Artists House: What do you see happening with radio?
Jamieson: I hope traditional radio gets back to playing more music and exposing the listeners to more great artists, not just pop and hip-hop hits. People will continue to pick up and enjoy XM and Sirius satellite radio, as long as they can keep it operating with little or no advertising, which I hope will continue to happen. There is a lot more variety, and the public really doesn’t like all those commercials. Hopefully satellite radio will force commercial radio to open up their play lists, and perhaps some stations will begin to play what we used to call AOR radio, which is freeform radio. That’s where you used to be able to hear a lot of the new artists that you would not hear on the Top 40. What I think is going to happen in the future is that someone like Clear Channel, a company that owns 4 or 5 stations in a single market (and 1200 across the country), may take one of their smaller-rated stations and try it as a free form. I think it would win for the business and it would win for the public.

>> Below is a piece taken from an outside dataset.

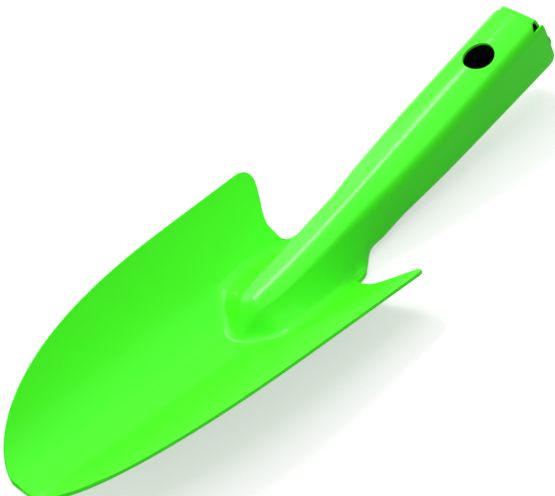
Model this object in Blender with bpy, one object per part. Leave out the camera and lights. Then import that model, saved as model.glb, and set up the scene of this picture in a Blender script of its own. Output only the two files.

Artists House: Where do you think the industry is headed?
Jamieson: I think there are a lot of ways of exposing people to new music being developed by fledgling companies, and these companies are going to end up being the giants of tomorrow. I think that it will be awhile before physical CDs and DVDs go away, I think that people buying CDs are also going to be using the Internet, computers and phones to get their music. They may have physical CDs but they will also have an iPod. And even if the CD goes away, all the other the legitimate avenues are going to create revenue streams for the artists, publishers and record companies to survive.
I believe the industry will rebound and be stronger than ever in the future but it will suffer more pain in the short term until the model for the future is developed and implemented.